Poverty-stricken, inner city kids have few creative outlets. School art programs are one of the places where they can be exposed to art and often the experience can be life-altering.
But increasingly funding for arts programs is the first thing to go amid budget cuts. To bring attention to this issue last year the NYC Comptroller’s office released, “State of the Arts: A Plan To Boost Arts Education In NYC Schools,” which analyzed NYC school art programs.
What the report found were vast inequities in arts education citywide, with low-income schools disproportionately under-funded. Against the backdrop of a 47% overall decline in spending on arts and cultural vendors in NYC schools, schools in low-income neighborhoods like the South Bronx and Central Brooklyn felt the impact heavily.
From the report:
- More than 42 percent of schools that lack either full-time or part-time certified arts teachers are located in the South Bronx and Central Brooklyn;
- Nearly half of the schools that lack both a certified arts teacher and a partnership with an arts or cultural organization are located in the South Bronx and Central Brooklyn; and
- Thirty-four percent of all City schools that do not have dedicated arts rooms are located in the South Bronx and Central Brooklyn.

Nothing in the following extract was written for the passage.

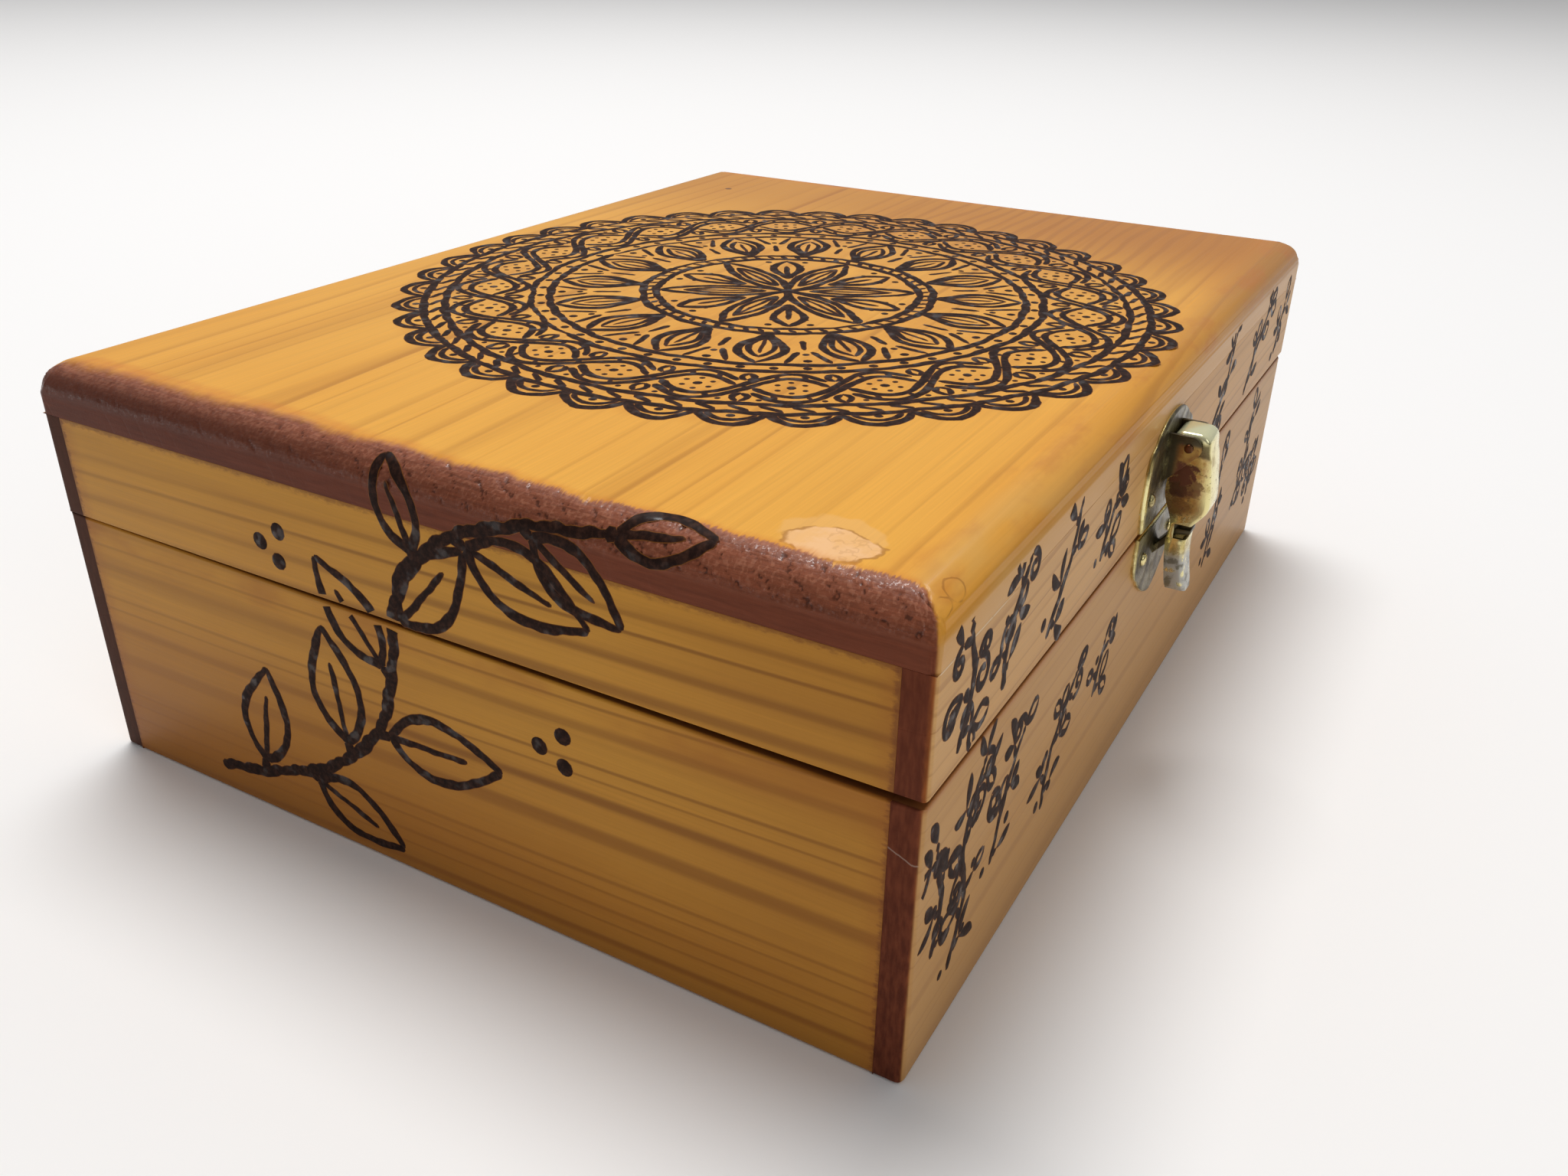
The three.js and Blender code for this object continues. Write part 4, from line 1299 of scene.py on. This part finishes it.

The mayor subsequently pledged $23 million to arts education in middle and high schools across NYC.
But NYC’s disparities with arts funding are not unique. In California where arts education is mandated at every grade level, an analysis by the L.A. Times found many schools in non-compliance:
- Eight out of every 10 elementary schools in the Los Angeles Unified School District don’t have the programs needed to meet state requirements
The problem of mandated arts programs not being properly implemented is one tackled by organizations like the Arts Education Partnership. In their 2015 State of The States Arts Education Policy Summary, they analyze art education policies state by state. Yet they also make the caveat that “the measure of a state’s commitment to arts education should not be based solely on the number of mandates it has in place.”
They also note that there is a real “policy paradox” affecting schools in the U.S. where “strong policies for arts education at the state level are correlated with weak implementation of those at the local level.” This is more often a case of lack of necessary data available to states to hold local school districts accountable.